In a small 2 cup measuring cup, or something similar size and shape, combine all the marinade ingredients. Using an immersion blender, puree the marinade until smooth. Transfer to a re-sealable plastic bag and add the steak, seal and shake to coat. Refrigerate the beef for 2 to 4 hours to tenderize and flavor the beef.

Step 2

Preheat a ridged grill pan on high heat.

Step 3

Drain the marinade from the beef. Lightly oil the grill or grill pan. Season liberally with salt and freshly ground black pepper. Grill the steak over medium-high heat and cook for 4 minutes on each side and then transfer to a cutting board and let rest. Depending on the size of your grill pan you may need to cook in batches.

Step 4

Once the beef is off the grill pan and resting, add the bell peppers and onions tossed with lime juice and olive oil, if using.

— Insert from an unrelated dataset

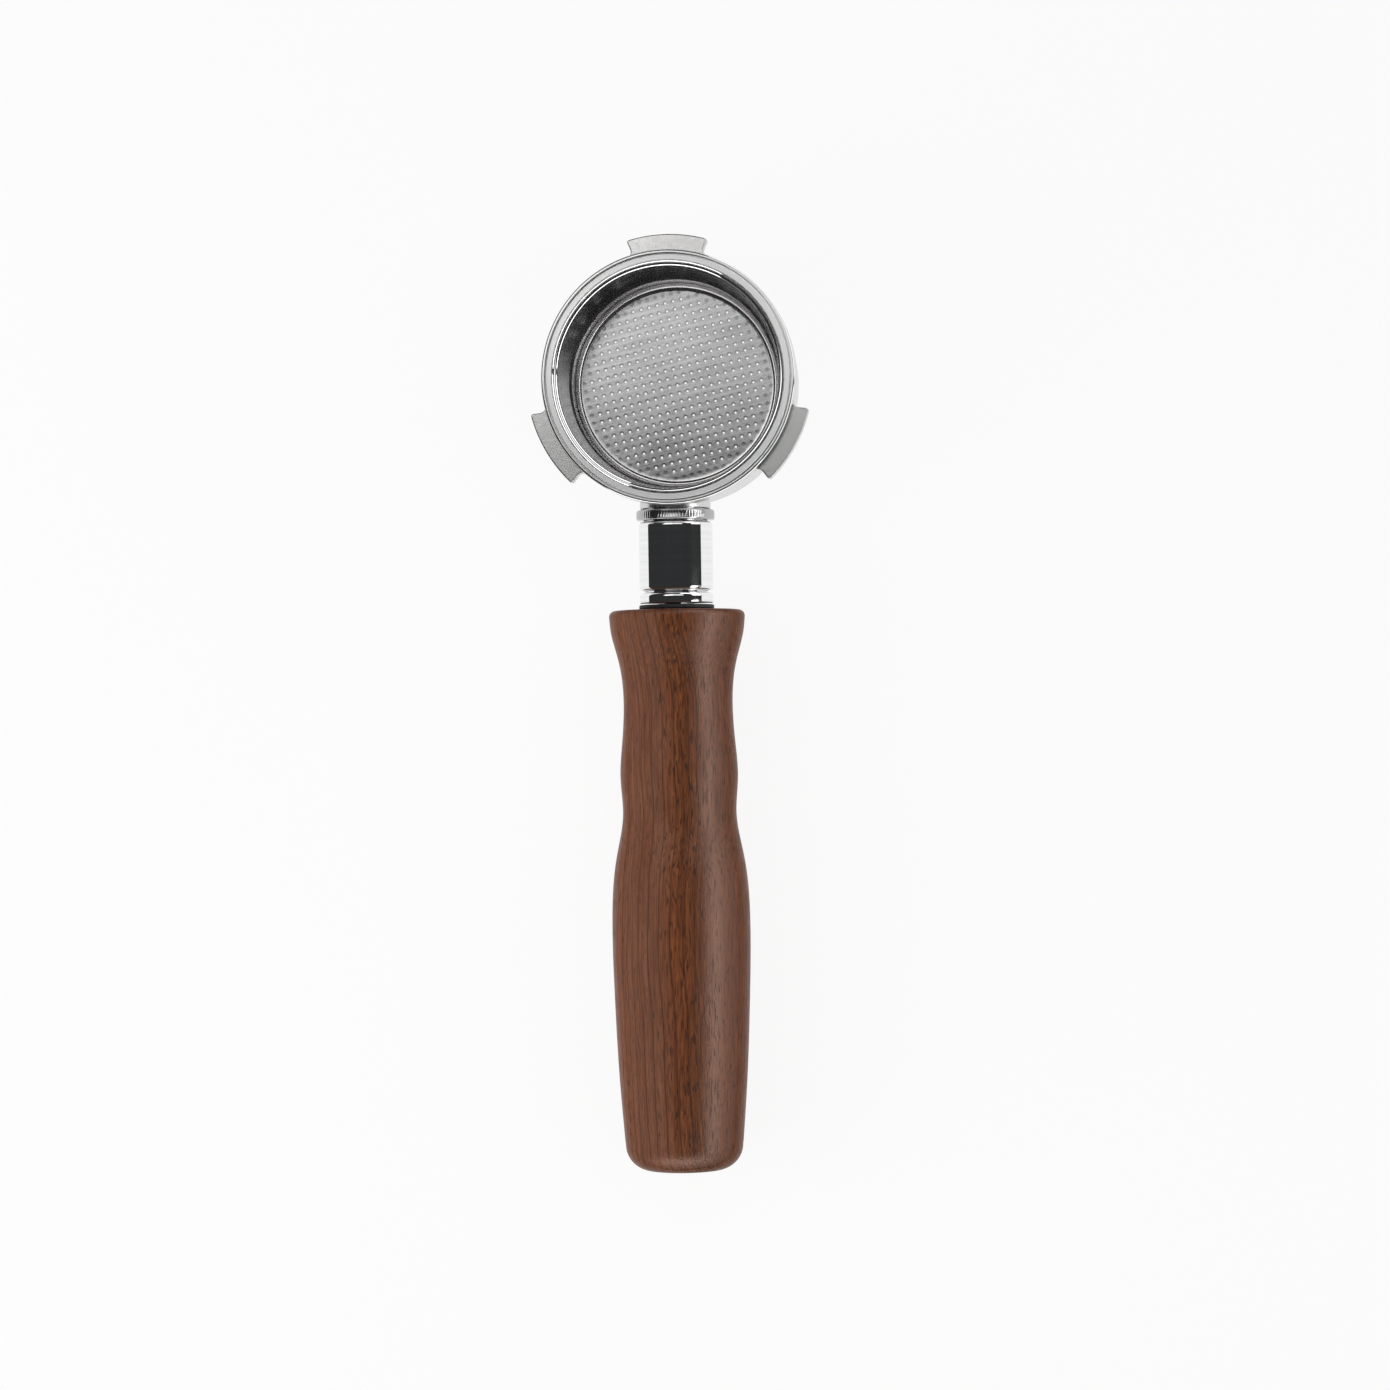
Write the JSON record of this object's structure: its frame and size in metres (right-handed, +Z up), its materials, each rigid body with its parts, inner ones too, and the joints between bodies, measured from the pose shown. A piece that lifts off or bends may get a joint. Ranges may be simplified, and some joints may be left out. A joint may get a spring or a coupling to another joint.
{
  "type": "portafilter",
  "caption": "Bottomless espresso portafilter: steel head with bayonet lugs, lift-out perforated filter basket, polished neck and turned dark wood handle.",
  "frame": {"origin": "on the head's axis, in the plane that the head's lower edge and the handle rest on", "axes": "+Z up along the head's axis, out of the basket's mouth; -Y along the handle, away from the head; +X to the right when the handle points towards the viewer"},
  "size_m": [0.067, 0.2264, 0.0335],
  "materials": {
    "satin_steel": "satin, bead-blasted lugs",
    "basket_steel": "polished wall and mouth, satin floor",
    "polished_steel": "mirror polish",
    "spring_steel": "drawn wire",
    "zinc_plated_steel": "bright zinc plate",
    "brass": "turned",
    "black_rubber": "matt",
    "dark_wood": "oiled, satin, straight grain along the handle"
  },
  "bodies": {
    "head_and_handle": {"head_ring": "satin_steel", "retaining_spring": "spring_steel", "neck_collar": "polished_steel", "neck_sleeve": "polished_steel", "neck_ferrule": "polished_steel", "handle_washer": "black_rubber", "tie_stud": "zinc_plated_steel", "stud_lock_washer": "spring_steel", "stud_lock_nut": "zinc_plated_steel", "handle_insert": "brass", "wooden_handle": "dark_wood"},
    "basket": {"filter_basket": "basket_steel"}
  },
  "joints": [
    {"name": "basket_lift", "type": "slide", "parent": "head_and_handle", "child": "basket", "axis": [0, 0, 1], "range_m": [0, 0.04]}
  ]
}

Grill the mixture for 7 to 8 minutes until the vegetables are just barely limp.

Step 5

While the peppers and onions are cooking, heat up the tortillas. Turn any free burners on a medium low flame. Place a tortilla on each flame and let it char about 30 seconds to 1 minute, flip the tortilla and repeat on the second side. Once heated and charred remove the tortilla to a clean tea towel and wrap to keep warm. Repeat until you have warmed all of your tortillas.

Step 6

You can also heat your tortillas in a microwave, lightly dampen a tea towel with some water, wrap the tortillas in the damp towel and heat in the microwave for about 1 minute. Check to see if they are warm, if not repeat the heating at 1 minute intervals until they are warm and pliable.

Step 7

Thinly slice the steak against the grain on a diagonal.

Step 8

Spread some guacamole on a tortilla, top with a few slices of steak, peppers and onions, and salsa. Roll up the tortilla to enclose the filling.

Step 9

May also be served with sour cream and shredded cheese.

Step 10

Halve and pit the avocados. With a tablespoon, scoop out the flesh into a mixing bowl. Mash the avocados with a fork, leaving them still a bit chunky. Add all of the rest of the ingredients, and fold everything together.

Step 11

Lay a piece of plastic wrap directly on the surface of the guacamole so it doesn’t brown and refrigerate for at least 1 hour before serving.